As shown clearly in the attached video from the Ministry of Business, Innovation and Employment – the guideline document is not mandatory and the contracts with insurers at the time of the earthquakes take precedence once the EQC cap is exceeded. The MBIE guidance does not replace or supersede any private contractual agreement between the owner and insurer. Be sure that the tolerances for floors and walls referred to in any repair strategy are to the Building Code not the MBIE Guidelines.

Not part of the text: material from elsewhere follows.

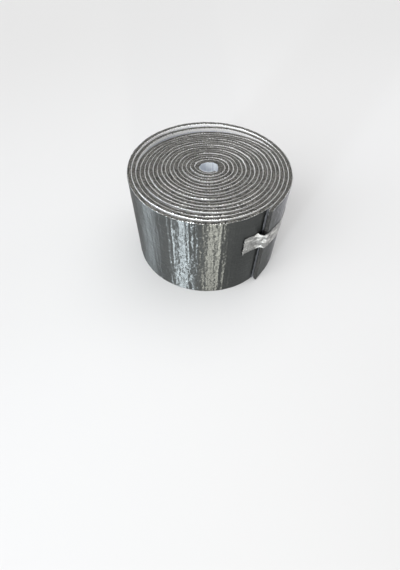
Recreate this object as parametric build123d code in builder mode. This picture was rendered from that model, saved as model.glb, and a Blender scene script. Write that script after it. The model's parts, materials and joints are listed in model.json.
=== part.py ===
"""Roll of self-adhesive insulation strip, standing on its end, in millimetres.

The strip is soft closed-cell foam with an aluminium foil facing on its outer side and
a peel-off release liner on its inner side. It is wound clockwise outwards, seen from
above, straight onto itself without a core. Its outer end, the tail, leaves a step on the
outside, and a piece of white tape across that step holds the roll closed.
The origin is on the bore's axis in the plane that the roll stands on, and +Z is up.
"""

import os
from math import cos, degrees, radians, sin

from build123d import *

# The strip, as it is cut and sold.
strip_width = 200.0
strip_thickness = 8.0
foil_thickness = 0.2
liner_thickness = 0.2

# The winding.
bore_radius = 18.0
turns = 17.0
tail_azimuth = 314.0

# The inner end of the strip, squeezed by the turns that pass over it.
inner_end_thickness = 5.0
inner_climb_angle = 60.0

# How far the foam's cut ends swell above the seams between one turn and the next.
crown_height = 1.2

# The turns behind the bore have slipped down: their upper edges slope away from a level
# line through the bore's axis, the second turn's a little and those inside it more.
slip_azimuth = 114.0
second_turn_slope = 2.0
inner_turns_slope = 5.4
slip_room = 20.0

# The slipped seams are cut a little deeper and wider than the level ones, and from a
# little in front of the level line, so that no two cuts lie in the same face.
slip_sink = 0.3
slip_past = 1.0
slip_overlap = 2.0

# The liner's free edge, which sticks out from under the tail.
liner_lip_length = 5.0

# The tape across the tail's step, with lengths measured round the roll.
tape_width = 48.0
tape_thickness = 0.2
tape_foot_height = 104.0
tape_on_tail = 105.0
tape_bridge = 14.0
tape_past_tail = 30.0

# Worked out from the sizes above.
lined_bore_radius = bore_radius + liner_thickness
tail_radius = lined_bore_radius + inner_end_thickness + turns * strip_thickness
inner_end_angle = 360 * turns
one_turn = second_turn = 360
third_turn, fourth_turn = 2 * one_turn, 3 * one_turn
centre_shift = strip_thickness / 4
up = Vector(0, 0, 1)
downhill = Vector(1, 0, 0).rotate(Axis.Z, slip_azimuth)
slip_hinge = Axis((0, 0, strip_width), up.cross(downhill))

# Sketches are drawn with the tail on the local +X axis.
floor_plane = Plane.XY.rotated((0, 0, tail_azimuth))
middle_plane = floor_plane.offset(strip_width / 2)
tape_plane = floor_plane.offset(tape_foot_height)
slip_plane = floor_plane.offset(strip_width - slip_room)
level_line_plane = Plane((0, 0, 0), z_dir=downhill)


def winding_centre(angle):
    """Centre of the half turn that holds a winding angle: the two centres take turns."""
    return Vector(centre_shift if angle % 360 < 180 else -centre_shift, 0)


def winding_radius(angle):
    """Radius of the half turn that holds a winding angle, on the foil's outer side."""
    return tail_radius - centre_shift - (angle // 180) * strip_thickness / 2


def winding_point(angle, rise=0.0):
    """Point on the winding, with rise measured outwards from the foil's outer side.

    The winding angle is counted in degrees, inwards and anticlockwise from the tail.
    """
    reach = winding_radius(angle) + rise
    direction = Vector(cos(radians(angle)), sin(radians(angle)))
    return winding_centre(angle) + direction * reach


def half_turns(start, stop):
    """Splits a stretch of the winding where one half turn ends and the next begins."""
    while start < stop:
        joint = min(stop, (start // 180 + 1) * 180)
        yield start, joint
        start = joint


def winding_arcs(start, stop, rise=0.0):
    """Draws a stretch of the winding as arcs, one for each half turn."""
    for low, high in half_turns(start, stop):
        CenterArc(winding_centre(low), winding_radius(low) + rise, low, high - low)


def winding_band(start, stop, low, high):
    """Draws the closed outline between two rises over a stretch of the winding."""
    winding_arcs(start, stop, low)
    winding_arcs(start, stop, high)
    for angle in (start, stop):
        Line(winding_point(angle, low), winding_point(angle, high))


def turn_below(length):
    """Winding angle at a length before the tail, on the turn that the tail lies on."""
    return 360 - degrees(length / winding_radius(360 - 1))


def bore_hole(radius):
    """A round hole with a pocket where the first turn climbs over the inner end."""
    climb_start = Vector(radius, 0).rotate(Axis.Z, inner_end_angle + inner_climb_angle)
    end_corner = Vector(radius + inner_end_thickness, 0).rotate(Axis.Z, inner_end_angle)
    with BuildSketch() as hole:
        Circle(radius)
        with BuildLine():
            TangentArc(climb_start, end_corner, tangent=climb_start.rotate(Axis.Z, -90))
            Polyline(end_corner, (0, 0), climb_start)
        make_face()
    return hole.sketch


def seam_valley(start, stop, sink=0.0, past=0.0):
    """The valley along a stretch of the seam on the floor end, from the middle of one
    turn's cut edge to the middle of the next one's, turned about each half turn's centre.
    It can lie deeper by a sink, and its flanks can run on past the cut edges' middles.
    """
    half_width = strip_thickness / 2 + past
    flank_end = sink - crown_height * past / (strip_thickness / 2)
    with BuildPart() as valley:
        for low, high in half_turns(start, stop):
            centre = floor_plane.from_local_coords(winding_centre(low))
            seam = floor_plane.from_local_coords(winding_point(low))
            outwards = (seam - centre).normalized()
            with BuildSketch(Plane(seam, x_dir=outwards, z_dir=outwards.cross(up))):
                with BuildLine():
                    Polyline(
                        (-half_width, flank_end),
                        (0, crown_height + sink),
                        (half_width, flank_end),
                        close=True,
                    )
                make_face()
            revolve(axis=Axis(centre, up), revolution_arc=high - low)
    return valley.part


def upper_valley(start, stop, sink=0.0, past=0.0):
    """The same valley on the upper end."""
    valley = seam_valley(start, stop, sink, past)
    return mirror(valley, about=middle_plane, mode=Mode.PRIVATE)


def slipped_valley(start, stop):
    """The valley behind the bore, where it tilts with the slipped turns."""
    valley = upper_valley(start, stop, slip_sink, slip_past)
    boundary = level_line_plane.offset(-slip_overlap)
    behind = split(valley, bisect_by=boundary, keep=Keep.TOP, mode=Mode.PRIVATE)
    return behind.rotate(slip_hinge, inner_turns_slope)


def slipped_wedge(first, slope):
    """What is missing above the turns inside a winding angle, where they have slipped."""
    with BuildPart() as wedge:
        with BuildSketch(slip_plane):
            with BuildLine():
                winding_arcs(first, first + one_turn)
                Line(winding_point(first + one_turn), winding_point(first))
            make_face()
        extrude(amount=slip_room)
        tilted = Plane((0, 0, strip_width), z_dir=up.rotate(slip_hinge, slope))
        split(bisect_by=tilted, keep=Keep.TOP)
    return wedge.part


def finish(piece, name):
    """Names a finished piece and writes its file."""
    piece.part.label = name
    export_step(piece.part, f"parts/{name}.step")


# The wound foam: one solid whose outline is the last turn, with the tail's step.
with BuildPart() as foam_roll:
    with BuildSketch(floor_plane):
        with BuildLine():
            winding_arcs(0, 360, -foil_thickness)
            Line(winding_point(360, -foil_thickness), winding_point(0, -foil_thickness))
        make_face()
        add(bore_hole(lined_bore_radius), mode=Mode.SUBTRACT)
    extrude(amount=strip_width)
    add(slipped_wedge(second_turn, second_turn_slope), mode=Mode.SUBTRACT)
    add(slipped_wedge(third_turn, inner_turns_slope), mode=Mode.SUBTRACT)
    add(seam_valley(second_turn, inner_end_angle), mode=Mode.SUBTRACT)
    for start in range(second_turn, int(inner_end_angle), one_turn):
        add(upper_valley(start, start + one_turn), mode=Mode.SUBTRACT)
    for start in range(fourth_turn, int(inner_end_angle), one_turn):
        add(slipped_valley(start, start + one_turn), mode=Mode.SUBTRACT)

# The foil facing, where it shows: on the outside of the last turn.
with BuildPart() as foil_facing:
    with BuildSketch(floor_plane):
        with BuildLine():
            winding_band(0, 360, -foil_thickness, 0)
        make_face()
    extrude(amount=strip_width)

# The release liner's first end, which lines the bore.
with BuildPart() as liner_in_bore:
    with BuildSketch(floor_plane):
        add(bore_hole(lined_bore_radius))
        add(bore_hole(bore_radius), mode=Mode.SUBTRACT)
    extrude(amount=strip_width)

# The release liner's last end, which lies on the foil in front of the tail.
with BuildPart() as liner_at_tail:
    with BuildSketch(floor_plane):
        with BuildLine():
            winding_band(turn_below(liner_lip_length), 360, 0, liner_thickness)
        make_face()
    extrude(amount=strip_width)

# The tape: on the tail, down across the step, and on the turn below.
tape_far_end = degrees(tape_on_tail / winding_radius(0))
tape_touchdown = turn_below(tape_bridge)
tape_near_end = turn_below(tape_bridge + tape_past_tail)
with BuildPart() as tail_tape:
    with BuildSketch(tape_plane):
        with BuildLine():
            for rise in (0, tape_thickness):
                winding_arcs(0, tape_far_end, rise)
                Line(winding_point(0, rise), winding_point(tape_touchdown, rise))
                winding_arcs(tape_near_end, tape_touchdown, rise)
            for angle in (tape_far_end, tape_near_end):
                Line(winding_point(angle, 0), winding_point(angle, tape_thickness))
        make_face()
    extrude(amount=tape_width)

os.makedirs("parts", exist_ok=True)
finish(foam_roll, "foam_roll")
finish(foil_facing, "foil_facing")
finish(liner_in_bore, "liner_in_bore")
finish(liner_at_tail, "liner_at_tail")
finish(tail_tape, "tail_tape")
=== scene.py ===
"""Looks of a roll of foil-faced foam insulation strip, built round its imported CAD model.

The strip is foam with a foil facing outside and a release liner inside, wound on itself.
Every piece follows the same winding as the CAD does, in metres.
"""

import json

import bpy
import numpy as np
from bpy.props import FloatProperty, FloatVectorProperty, IntProperty, PointerProperty
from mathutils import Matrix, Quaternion, Vector


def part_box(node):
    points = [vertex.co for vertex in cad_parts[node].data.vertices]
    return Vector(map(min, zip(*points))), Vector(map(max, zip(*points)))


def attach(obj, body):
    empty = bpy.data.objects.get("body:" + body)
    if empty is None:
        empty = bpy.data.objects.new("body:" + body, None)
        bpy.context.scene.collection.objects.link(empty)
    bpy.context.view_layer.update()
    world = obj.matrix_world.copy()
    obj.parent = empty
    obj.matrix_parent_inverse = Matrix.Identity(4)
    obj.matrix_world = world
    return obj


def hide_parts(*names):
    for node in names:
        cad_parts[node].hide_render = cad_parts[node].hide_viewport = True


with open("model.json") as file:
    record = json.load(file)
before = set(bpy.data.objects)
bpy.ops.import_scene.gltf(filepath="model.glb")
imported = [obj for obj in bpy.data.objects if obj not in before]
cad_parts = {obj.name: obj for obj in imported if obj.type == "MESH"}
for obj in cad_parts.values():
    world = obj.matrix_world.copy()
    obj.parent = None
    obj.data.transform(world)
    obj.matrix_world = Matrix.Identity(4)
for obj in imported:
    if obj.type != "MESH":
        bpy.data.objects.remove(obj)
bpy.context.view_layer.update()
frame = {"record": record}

bl_info = {
    "name": "Foil-faced insulation roll",
    "version": (1, 0, 0),
    "blender": (4, 5, 0),
    "location": "3D View > Sidebar > Insulation Roll",
    "description": "Builds a wound roll of foil-faced foam strip with its liner and tape",
    "category": "Add Mesh",
}

MM = 0.001
FULL_TURN = 2 * np.pi
BODY = "root"
STRIP_MAP = "strip"

# Degrees from +X to the roll's front, which faces the camera.
FRONT_AZIMUTH = 262

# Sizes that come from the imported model.
bore_mount = next(m for m in frame["record"]["mounts"] if m["name"] == "bore")
PACKED_BORE_RADIUS = bore_mount["dims"]["r_mm"] * MM
PACKED_STRIP_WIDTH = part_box("foam_roll")[1].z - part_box("foam_roll")[0].z
PACKED_TAPE_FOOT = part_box("tail_tape")[0].z
PACKED_TAPE_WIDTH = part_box("tail_tape")[1].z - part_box("tail_tape")[0].z


def length_property(name, description, default):
    """A property that holds a length in metres."""
    return FloatProperty(
        name=name, description=description, default=default, unit="LENGTH", precision=5
    )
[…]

Many of the engineers working for insurers, often working for construction companies that have ‘partnered’ with the insurer, seem to be under the misapprehension or (more likely) the instruction that figures provided in the MBIE Guidance across the technical categories (TC1, TC2, & TC3) are indicative of whether a structural repair may be or is, necessary. This is incorrect. The figures prescribed in the document were not intended to be prescriptive. These figures do not indicate if a repair should or should not be undertaken in accordance with the home owner’s insurance policy, they are there to merely supply ONE methodology for how one might go about that repair should it be undertaken. Your insurance policy probably requires something better. You need to ask the question why would your insurer choose the cheapest route rather than the correct route to repair your property? Bad faith?